Section 14-104 grants the student loan ombudsman broad authority to regulate Maine’s student loan industry, particularly with respect to those that service Maine student education loans. With respect to the bolded language above, it appears that the student loan ombudsman will have the ability to recommend changes to Maine’s regulation of passive, secondary market investors in Maine student loan debt, which is further supported by the new student loan servicer licensing requirements in Section 14-107.
Licensing of Student Loan Servicers
Section 14-103(4) defines the term “student loan servicer” to mean “a person, wherever located, responsible for the servicing of a student education loan to a student loan borrower,” and Section 14-103(1) defines the term “servicing” to mean:
(A) Receiving scheduled periodic payments from a student loan borrower pursuant to the terms of a student education loan;
(B) Applying the payments of principal and interest and such other payments with respect to the amounts received from a student loan borrower as may be required pursuant to the terms of a student education loan; and
(C) Performing other administrative services with respect to a student education loan.
Section 14-107 provides that “[a] person may not act as a student loan servicer, directly or indirectly, without first obtaining a license from the superintendent[,]” unless otherwise exempt. Importantly, this section provides that only “[a] licensed bank or credit union, a wholly owned subsidiary of such a bank or credit union and an operating subsidiary of such a bank or credit union as long as each owner of the operating subsidiary is wholly owned by that bank or credit union” is exempted from this licensing requirement.
For those readers tracking the development of state regulatory agencies’ policies on state licensing requirements applicable to entities that (1) invest in student loan debt (e.g., Maryland) or (2) invest in stand-alone mortgage servicing rights (“MSRs”), this language may raise some concerns. State legislators across the country have enacted laws containing broad language, similar to the language in LD 995, that gives state regulatory agencies the latitude to develop formal or informal policies to regulate passive, secondary market investors in those types of debt without the passage of new laws or regulations. Specifically, persons tracking such developments may be concerned by the fact that LD 995 provides that a “student loan servicer” includes a person “responsible” for the servicing of a student education loan, as that terminology could be read by the Bureau to include those entities that hold the servicing rights in Maine student education loans and contract with appropriately-licensed or exempt third-party subservicers to handle the servicing functions on the loans and borrower-facing interactions.

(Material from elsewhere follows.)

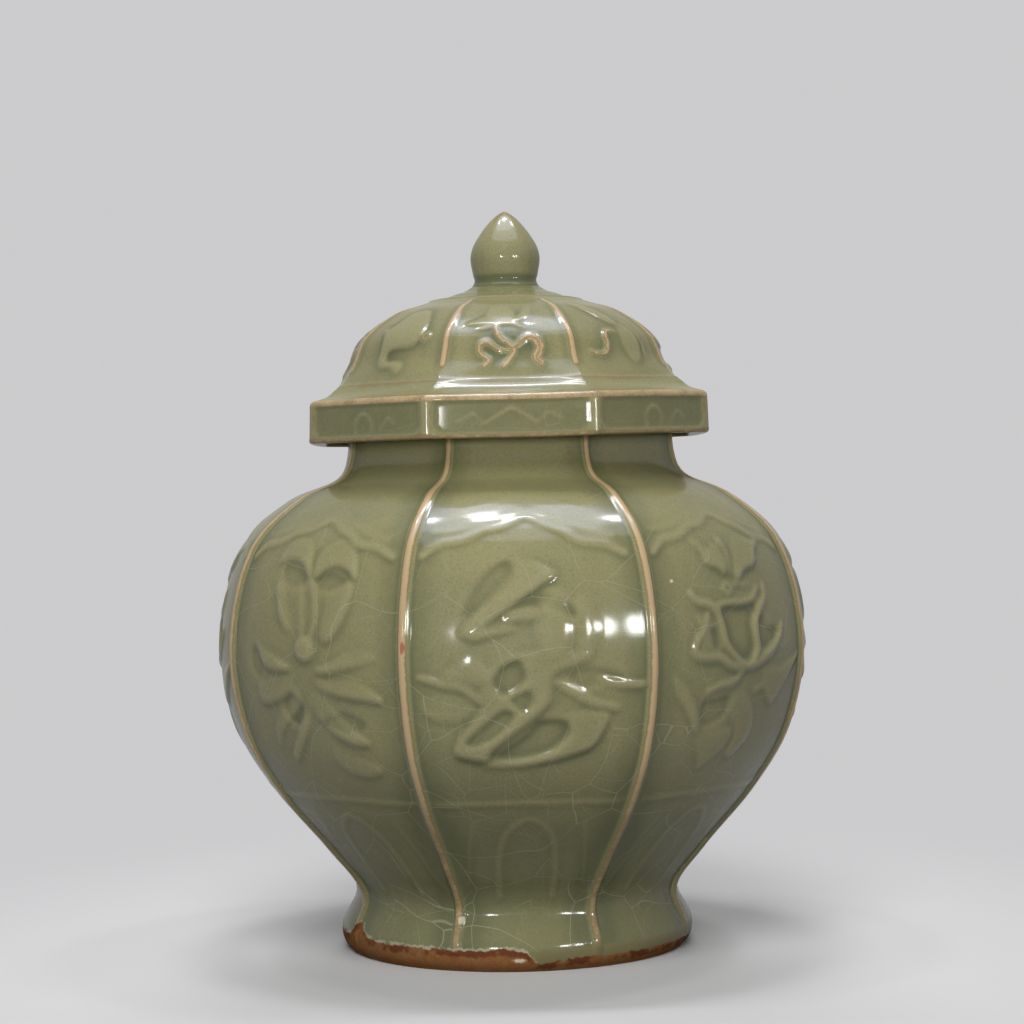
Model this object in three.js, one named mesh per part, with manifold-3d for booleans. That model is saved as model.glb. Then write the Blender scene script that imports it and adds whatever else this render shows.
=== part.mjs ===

Further, such persons also may be concerned that the licensing obligation extends to those “indirectly” acting as a student loan servicer, as many state regulatory agencies have used this specific verbiage to require entities that passively invest in MSRs to be licensed to engage in business, even if they do not directly service such MSRs or maintain any borrower contact.
Expectations for Future Regulation of Investors in Student Loan Debt
As noted above, neither the Bureau nor the Maine Legislature has released any formal determination as to whether this licensing requirement applies to passive, secondary market investors in student loan debt; however, as we watch other states’ legislative measures and regulatory policies unfold in the context of student loan debt and MSRs, it would not be surprising to see the Bureau or student loan ombudsman release such a determination.
We will continue to monitor the state’s efforts to regulate student loan servicers, particularly as they relate to passive, secondary market investors in Maine student loan debt, in the months to come.